After a bit more poking around I found that there is some code in the dogs_cats_redux notebook that seems to walk through that. Is this the “learn it on your own” approach where I just need to randomly open and read stuff until I figure it out, or is there a page or a video that I’m missing which kinda lays this out?

Between the youtube video, wiki, forum, and different updated versions of the resource I’m having a really hard time following all of this. Thanks for any clarity that you can provide.

2 Likes

Rothrock,
I started watching lesson 2, and some of the stuff you’re asking is covered in there. He mentions in that video that not everything is explained up front for a reason. He wants you to dive right in head first, then figure out what questions to ask. Yes, I felt the same way as you do, but I understand the reasoning now. I am learning a LOT so far!

Christina

1 Like

Okay – I got my AWS instance up and running with Theano today. And ran the lesson 1 notebook side by side on both machines - Win7/Tensorflow/GTX960 and AWS/Ubuntu/Theano/K80!

The results were amazing.
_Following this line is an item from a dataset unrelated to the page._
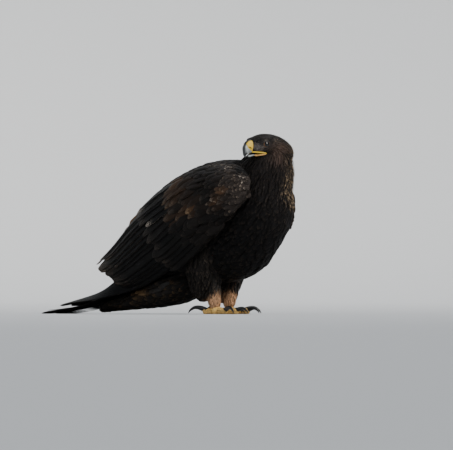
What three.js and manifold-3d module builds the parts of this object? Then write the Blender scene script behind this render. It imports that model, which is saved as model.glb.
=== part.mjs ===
// A golden eagle at life size, standing with its head turned over its right shoulder.
// Millimetres, +Z up. The bird faces -Y and its left side is +X.
import * as THREE from "three";
import { mergeVertices } from "three/addons/utils/BufferGeometryUtils.js";
import Module from "manifold-3d";

const wasm = await Module();
wasm.setup();

// Driving measures
const GAP = 0.4; // clearance between neighbouring pieces
const BODY_ROLL = 7; // degrees that the left side leans down in front
const ROLL_FADES = [60, 330]; // the lean fades out between these Y
const HEAD_TURN = -112; // degrees, over the right shoulder
const HEAD_NOD = 5;
const HEAD_PLACE = [-4, -122, 416];
const HACKLE_DEPTH = 7; // room kept round the neck for its hackles
const NECK_END = 0.34; // share of the trunk's stations that is neck
const LEG_SPREAD = 39; // half the distance between the feet
const FOOT_Y = -3;
// How far each foot stands from its even place: [inwards, backwards]
const LEFT_STEP = [-7, 6];
const RIGHT_STEP = [1, 0];
const LEFT_KNEE = -10; // how far the left leg bends forward between its foot and the body
const RIGHT_KNEE = 0;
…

Same notebook, same batch size of 40, all else equal except for the GPU and the back end!

Win7/Tensorflow/GTX960: 1256s - loss: 0.4515 - acc: 0.8717 - val_loss: 0.2228 - val_acc: 0.9215

AWS/Ubuntu/Theano/K80: 645s - loss: 0.1261 - acc: 0.9685 - val_loss: 0.0721 - val_acc: 0.9825

By the way, according to the NVidia website, the GTX960 has a compute capability of 5.2, while the K80 has a compute capability of 3.7. Does that make sense???

Why would Tensorflow perform that much worse than Theano? Now I will have to install Theano on my Win7 machine, and Tensorflow on the AWS instance! And see what’s really going on… :confused:

Christina

I have the same issue, but upgrading Theano (to v0.9.0b1) doesn’t seem to have helped me.
Using TensorFlow instead of Theano has (different) errors too.

I suspect this is because I’m running everything inside a docker container on OSX though. If I ever fix it, I’ll post again.